RECORDED DATA:
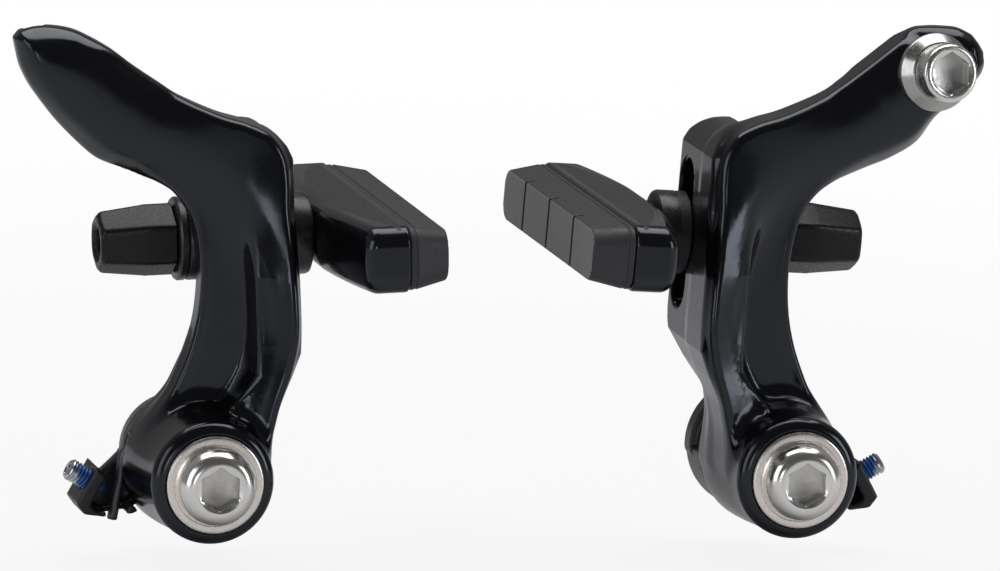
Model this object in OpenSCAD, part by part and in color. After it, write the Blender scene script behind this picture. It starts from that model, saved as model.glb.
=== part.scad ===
// Cantilever brake: a left and a right arm, each on its own pivot.
// Origin midway between the pivots, in the plane of the fork's shoulders.
// +X is the right-hand side seen from the front, the front faces -Y, +Z is up.
// Each arm is drawn for the right-hand side with x growing outward from its pivot,
// and "depth" is the distance in front of the shoulder plane (so y = -depth).

/* [Layout] */
// Distance between the two pivot axes
pivot_spacing = 80; // [74:1:95]
// Height of the middle of the pad slot above the pivot
slot_z = 29.1; // [28:0.1:32]
// Depth of the pad posts in front of the shoulder plane
post_depth = 4.6; // [4.4:0.1:6]
// Outward tilt of each arm at rest, pads clear of the rim
rest_opening = 2.8; // [0:0.2:5]

/* [Arm] */
// Diameter of the pivot boss at its front
boss_d = 16.6; // [15.8:0.1:17]
// Diameter of the pivot boss at its rear
boss_rear_d = 18.4; // [17:0.1:18.8]
// Inward distance from pivot axis to the rim-side face of the slotted plate
plate_face = 13.3; // [12.6:0.1:14]
// Thickness of the slotted plate
plate_t = 5.9; // [5.4:0.1:6.6]
// Height of the slotted plate
plate_h = 32.2; // [30:0.2:35]
// Depth of the plate's rear edge
plate_rear = 0; // [0:0.1:0.6]
// How far the plate's face stands out from the front ridge
plate_step = 0.4; // [0.2:0.1:1]
// Depth of the front edge of the plate's face
plate_front = 19.5; // [18.5:0.5:21]
// Length of the pad slot
slot_len = 20.2; // [17:0.1:21]
// Width of the pad slot
slot_w = 6.6; // [6.5:0.1:7.2]
// Depth of the front ridge beside the slotted plate
ridge_depth = 22.2; // [21:0.1:24]
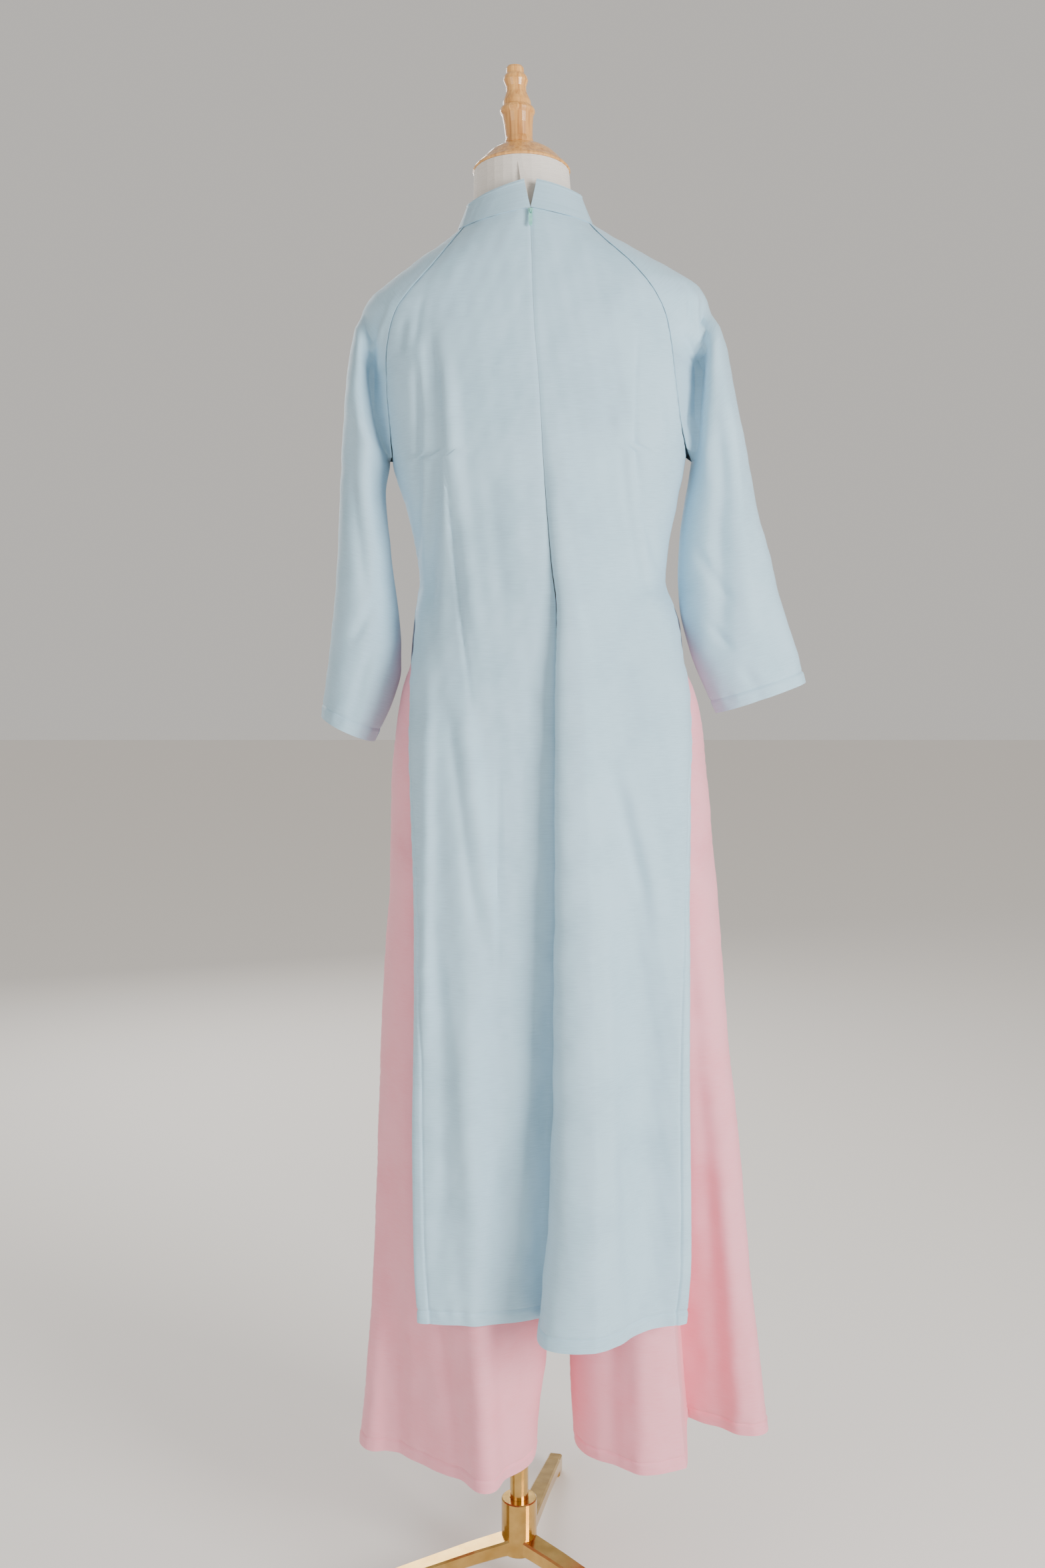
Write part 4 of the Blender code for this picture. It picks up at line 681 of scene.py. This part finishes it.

WHAT THIS TASK INVOLVES:
Copy all the lines, exactly.

TASK ANSWER:
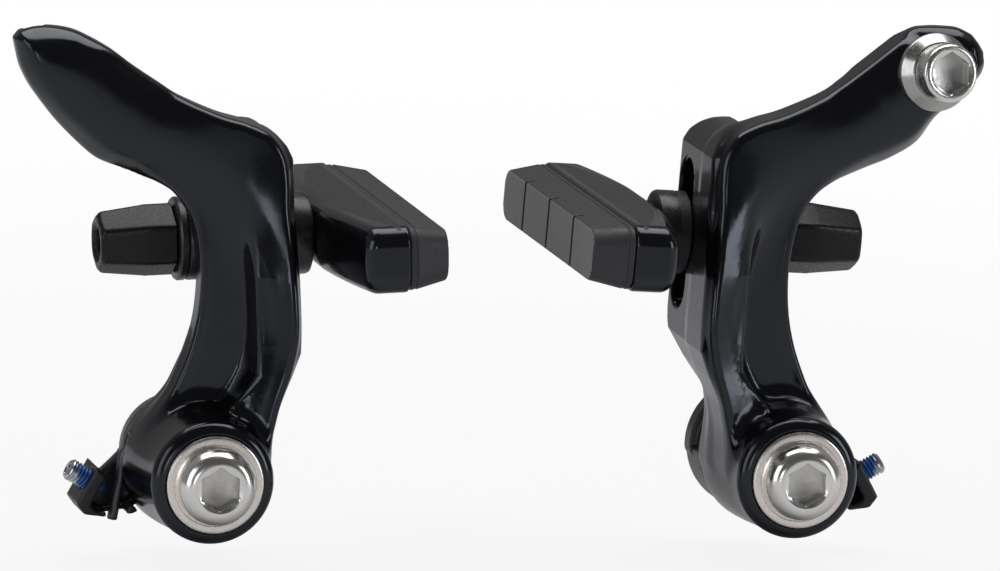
Model this object in OpenSCAD, part by part and in color. After it, write the Blender scene script behind this picture. It starts from that model, saved as model.glb.
=== part.scad ===
// Cantilever brake: a left and a right arm, each on its own pivot.
// Origin midway between the pivots, in the plane of the fork's shoulders.
// +X is the right-hand side seen from the front, the front faces -Y, +Z is up.
// Each arm is drawn for the right-hand side with x growing outward from its pivot,
// and "depth" is the distance in front of the shoulder plane (so y = -depth).

/* [Layout] */
// Distance between the two pivot axes
pivot_spacing = 80; // [74:1:95]
// Height of the middle of the pad slot above the pivot
slot_z = 29.1; // [28:0.1:32]
// Depth of the pad posts in front of the shoulder plane
post_depth = 4.6; // [4.4:0.1:6]
// Outward tilt of each arm at rest, pads clear of the rim
rest_opening = 2.8; // [0:0.2:5]

/* [Arm] */
// Diameter of the pivot boss at its front
boss_d = 16.6; // [15.8:0.1:17]
// Diameter of the pivot boss at its rear
boss_rear_d = 18.4; // [17:0.1:18.8]
// Inward distance from pivot axis to the rim-side face of the slotted plate
plate_face = 13.3; // [12.6:0.1:14]
// Thickness of the slotted plate
plate_t = 5.9; // [5.4:0.1:6.6]
// Height of the slotted plate
plate_h = 32.2; // [30:0.2:35]
// Depth of the plate's rear edge
plate_rear = 0; // [0:0.1:0.6]
// How far the plate's face stands out from the front ridge
plate_step = 0.4; // [0.2:0.1:1]
// Depth of the front edge of the plate's face
plate_front = 19.5; // [18.5:0.5:21]
// Length of the pad slot
slot_len = 20.2; // [17:0.1:21]
// Width of the pad slot
slot_w = 6.6; // [6.5:0.1:7.2]
// Depth of the front ridge beside the slotted plate
ridge_depth = 22.2; // [21:0.1:24]
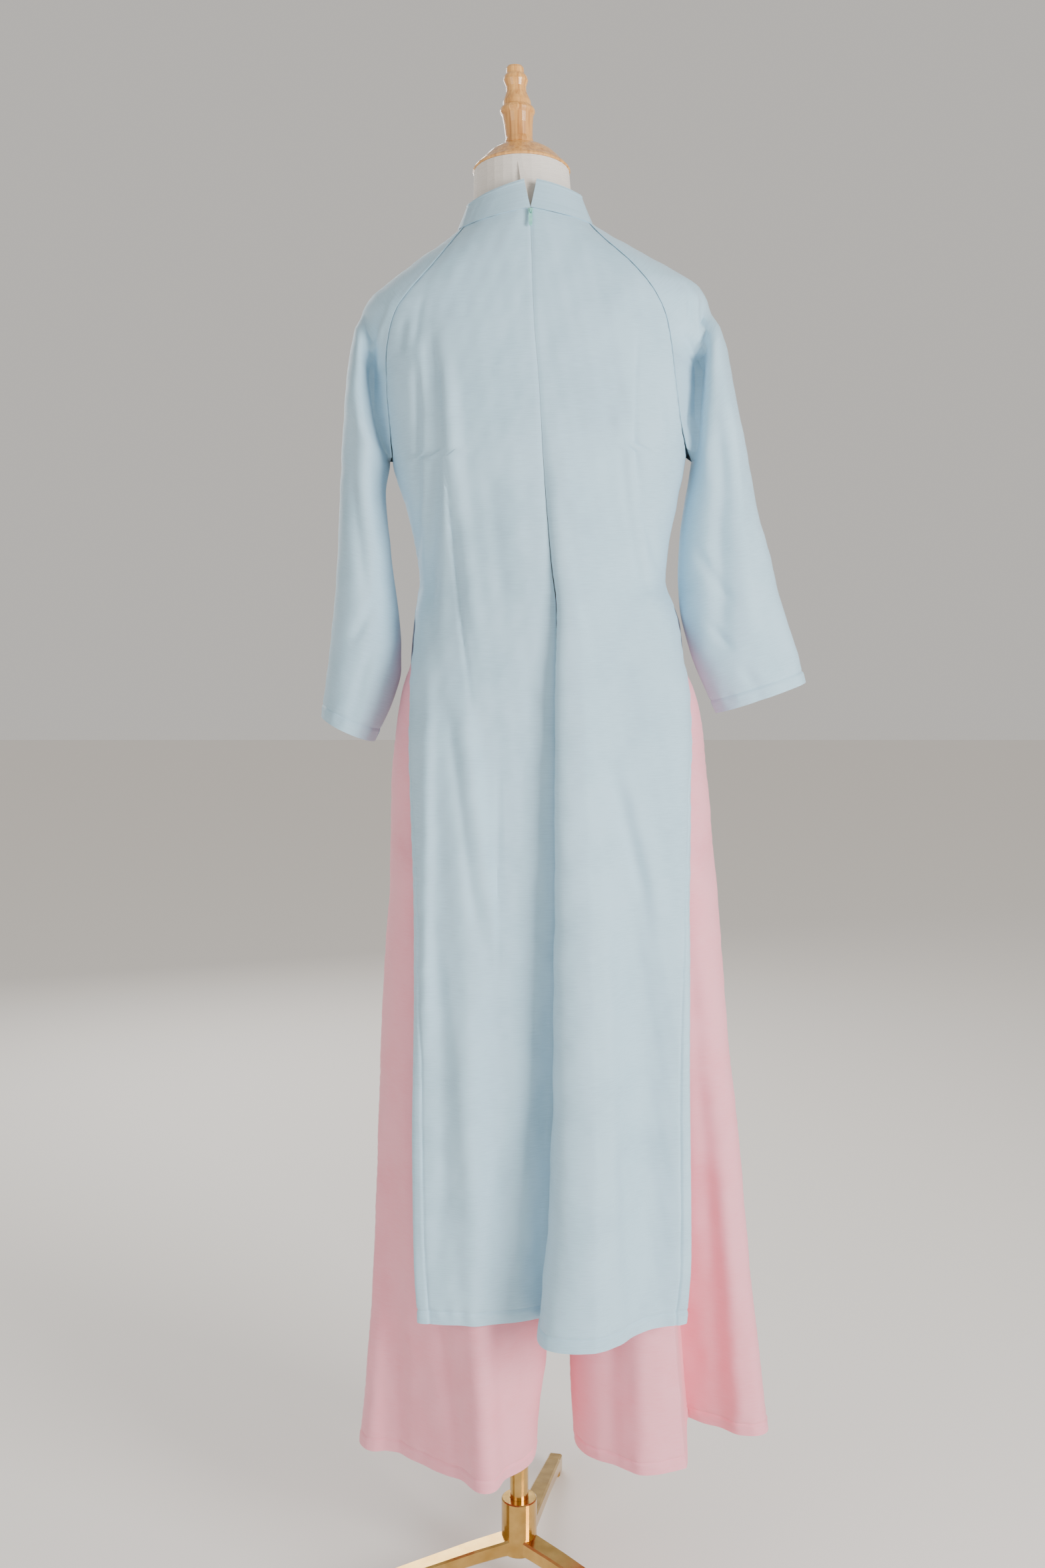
Write part 4 of the Blender code for this picture. It picks up at line 681 of scene.py. This part finishes it.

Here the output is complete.